G20 summit: three big agenda items for world leaders

Topping the G-20 'to do' list is to settle on any additional economic stimulus – and whether to rein in banker bonuses. Global warming is on the table, too.

The city of Pittsburgh is shown on Wednesday. The two-day G-20 Summit is scheduled to start Thursday in Pittsburgh.

Matt Rourke/AP

September 23, 2009

President Obama hosts his first summit of world leaders starting Thursday, a gathering of the G-20 nations that, for the most part, are just starting to recover from the worst economic cataclysm since the Great Depression. Now they must decide whether to keep interceding, by pouring more government money into their respective economies, or whether to back off that strategy.

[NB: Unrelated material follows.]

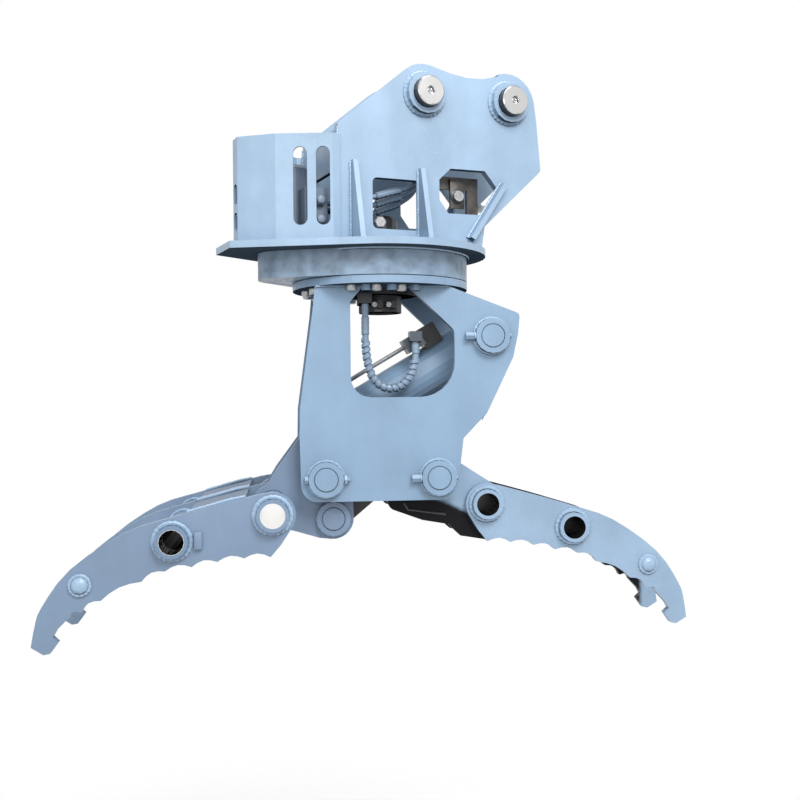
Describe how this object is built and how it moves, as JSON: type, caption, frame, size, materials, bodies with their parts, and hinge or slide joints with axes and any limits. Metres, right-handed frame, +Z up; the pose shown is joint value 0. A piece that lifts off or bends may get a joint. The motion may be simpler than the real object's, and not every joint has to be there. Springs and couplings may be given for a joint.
{
  "type": "log grapple",
  "caption": "Rotating hydraulic log grab: curved tine jaws closed by one cylinder and a sync link, hung on two pins under a motor-driven slewing head",
  "frame": {"origin": "centre of the stick pin, the left of the two head pins, from which the grab hangs", "axes": "+X along the jaws' swing towards the cylinder side, +Y away from the viewer, +Z up; the head is turned 17 degrees about +Z"},
  "size_m": [1.48, 0.678, 1.3354],
  "materials": {
    "grey_blue_paint": "satin",
    "dark_paint": "satin",
    "bright_steel": "satin",
    "machined_steel": "satin",
    "chrome": "polished",
    "hose_rubber": "satin"
  },
  "bodies": {
    "head": {"hanger_plate_front": "grey_blue_paint", "hanger_plate_rear": "grey_blue_paint", "stick_pin": "bright_steel", "bucket_link_pin": "bright_steel", "base_plate": "grey_blue_paint", "head_cross_plate": "grey_blue_paint", "motor_guard": "grey_blue_paint", "slew_motor": "dark_paint", "motor_port_block": "dark_paint", "gear_housing": "grey_blue_paint", "bearing_inner_ring": "machined_steel", "swivel_core": "dark_paint", "hose_bulkhead": "grey_blue_paint", "hose_guide": "grey_blue_paint", "head_hose_1": "hose_rubber", "head_hose_2": "hose_rubber", "head_hose_3": "hose_rubber"},
    "pinion": {"pinion": "machined_steel"},
    "lower_body": {"slew_flange": "grey_blue_paint", "ring_gear": "machined_steel", "swivel_housing": "dark_paint", "swivel_elbow": "dark_paint", "cylinder_hose": "hose_rubber", "body_plate_front": "grey_blue_paint", "body_plate_rear": "grey_blue_paint", "left_pin": "grey_blue_paint", "right_pin": "grey_blue_paint", "cylinder_pin": "grey_blue_paint", "left_lock_bolt": "bright_steel", "right_lock_bolt": "bright_steel", "cylinder_lock_bolt": "bright_steel"},
    "left_jaw": {"left_arm_front": "grey_blue_paint", "left_arm_rear": "grey_blue_paint", "left_tine_front": "grey_blue_paint", "left_tine_middle": "grey_blue_paint", "left_tine_rear": "grey_blue_paint", "left_tube_1": "bright_steel", "left_tube_2": "bright_steel", "left_tip_bar": "grey_blue_paint", "left_cover_front": "grey_blue_paint", "left_cover_rear": "grey_blue_paint", "link_pin": "grey_blue_paint", "rod_pin": "machined_steel"},
    "right_jaw": {"right_arm_front": "grey_blue_paint", "right_arm_rear": "grey_blue_paint", "right_tine_front": "grey_blue_paint", "right_tine_rear": "grey_blue_paint", "right_tube_1": "grey_blue_paint", "right_tube_2": "grey_blue_paint", "right_tip_bar": "grey_blue_paint", "far_link_pin": "machined_steel"},
    "sync_link": {"sync_link": "grey_blue_paint"},
    "cylinder_barrel": {"cylinder_barrel": "grey_blue_paint", "cylinder_gland": "machined_steel", "port_block": "dark_paint", "hose_fitting": "dark_paint", "cylinder_pipe": "bright_steel"},
    "cylinder_rod": {"cylinder_rod": "chrome"}
  },
  "joints": [
    {"name": "slew", "type": "hinge", "parent": "head", "child": "lower_body", "pos_m": [-0.06359, -0.01944, -0.4553], "axis": [0, 0, 1], "continuous": true},
    {"name": "pinion_spin", "type": "hinge", "parent": "head", "child": "pinion", "pos_m": [-0.28163, -0.0861, -0.438], "axis": [0, 0, 1], "continuous": true},
    {"name": "left_jaw_swing", "type": "hinge", "parent": "lower_body", "child": "left_jaw", "pos_m": [-0.20559, -0.01944, -0.8993], "axis": [0, -1, 0], "range_deg": [0, 70]},
    {"name": "right_jaw_swing", "type": "hinge", "parent": "lower_body", "child": "right_jaw", "pos_m": [0.05441, -0.01944, -0.8993], "axis": [0, 1, 0], "range_deg": [0, 70]},
    {"name": "sync_link_near", "type": "hinge", "parent": "left_jaw", "child": "sync_link", "pos_m": [-0.18729, -0.01944, -0.9937], "axis": [0, -1, 0], "range_deg": [-70, 0]},
    {"name": "cylinder_turn", "type": "hinge", "parent": "lower_body", "child": "cylinder_barrel", "pos_m": [0.18311, -0.01944, -0.572], "axis": [0, -1, 0], "range_deg": [-0.7, 0]},
    {"name": "cylinder_stroke", "type": "slide", "parent": "cylinder_barrel", "child": "cylinder_rod", "axis": [-0.8624, 0, -0.5063], "range_m": [0, 0.11362]}
  ],
  "couplings": [
    {"joint": "pinion_spin", "follows": "slew", "ratio": -4.4286},
    {"joint": "right_jaw_swing", "follows": "left_jaw_swing", "ratio": 1},
    {"joint": "sync_link_near", "follows": "left_jaw_swing", "ratio": -1},
    {"joint": "cylinder_turn", "follows": "left_jaw_swing", "ratio": -0.01},
    {"joint": "cylinder_stroke", "follows": "left_jaw_swing", "m_per_rad": 0.093}
  ]
}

Other big issues will be on the table, too, when leaders of the so-called Group of 20 banter around the table at the "environmentally correct" David L. Lawrence Convention Center here. Among them are global warming and, maybe, ways to keep bankers from making titanic amounts of money by taking extraordinary risks with the financial system.

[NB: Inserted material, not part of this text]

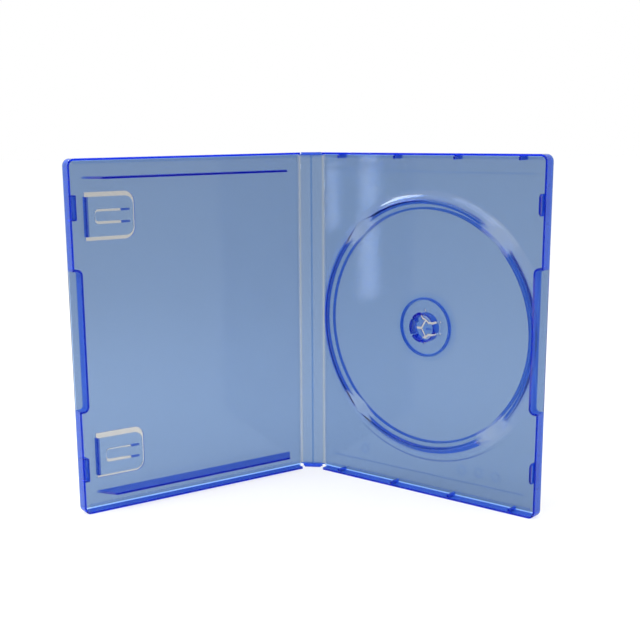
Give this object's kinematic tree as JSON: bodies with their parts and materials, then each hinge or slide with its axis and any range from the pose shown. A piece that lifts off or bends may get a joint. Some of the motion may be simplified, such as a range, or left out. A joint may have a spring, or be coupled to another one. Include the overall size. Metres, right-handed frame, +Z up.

Expectations are mixed for what these leaders, whose nations represent 90 percent of the world's economy, can actually achieve by the end of Friday. Some analysts anticipate they will reach agreements or at least concur on to a road map to solve global problems. Others, though, say the group's diversity and the leaders' different agendas may result in only an airing of the issues, but few solutions.

“On the one hand, it brings together all the major players – you need China, India, Brazil, and Indonesia. But on the other hand, their interests are more diverse, so it’s harder to reach agreement,” says John Duffield, a political scientist at Georgia State University in Atlanta. “But any agreement they reach will be more meaningful.”

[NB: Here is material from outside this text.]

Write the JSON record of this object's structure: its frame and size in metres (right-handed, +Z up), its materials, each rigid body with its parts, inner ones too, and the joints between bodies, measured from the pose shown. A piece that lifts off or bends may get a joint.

Here are the major issues the leaders are expected to discuss:

•The global economy. The major issue is whether the leaders will agree to continue a global fiscal stimulus, which has meant the expenditure of trillions of dollars for roads, schools, direct aid to individuals, and tax cuts. They may also discuss how to start to wind down this spending – an exit strategy.

Part of this discussion will be whether to set up a new global referee, such as the International Monetary Fund (IMF), to blow the whistle when the world economies get out of balance – perhaps one nation growing quickly while another stagnates.

•Climate change. Following on the heels of Tuesday's climate change summit in New York led by United Nations Secretary-General Ban Ki-moon, this meeting is expected to continue the discussion on the threat posed by global warming. The US Congress has yet to act on major emissions-cutting legislation, making it challenging for Mr. Obama to insist on specific cuts for other major greenhouse-gas emitters, such as China and India.

•Financial reform. Because the recession started in the financial sector, world leaders may feel it is incumbent upon them to act in this arena. On the table may be whether to regulate or restrict bankers’ bonuses, as well as the amount of capital banks should have.

Although German Chancellor Angela Merkel is balking at continued fiscal stimulus, most of the nations are likely to agree to stay the course, says John Kirton, director of the G20 Research Group, based in Toronto.

Even as they agree to continue to stimulate their economies, the leaders are likely to begin discussions on an exit strategy that could be implemented in a year or two, says Mr. Kirton. “The scale and scope [of the stimulus] is unprecedented,” he says. The exit strategy "needs to be smart and sophisticated with a comparable complexity to how it was put together.”

Agreeing on some way to balance the world economies may be tougher, says Desmond Lachman, a resident fellow of the American Enterprise Institute (AEI) in Washington. “That proposal is not likely to go too far,” he says. “It will be resisted by the Chinese as a way to beat up on the Chinese.”

On global warming, the China is likely to remind Obama that Congress has yet to pass meaningful climate change legislation.

“Will China make some commitments, even though the cap and trade legislation has not passed both houses of Congress?" asks Steve Hayward, a fellow at AEI. “If China and the US reach a breakthrough, that will be key to an agreement" at the December climate change conference in Copenhagen, Denmark, he says. “Otherwise, they may just reach a framework.”

If a climate change agreement is reached, Mr. Duffield says, it might “light a fire under Congress, maybe help galvanize them.”

However, he notes, these large meetings are not known for major breakthroughs.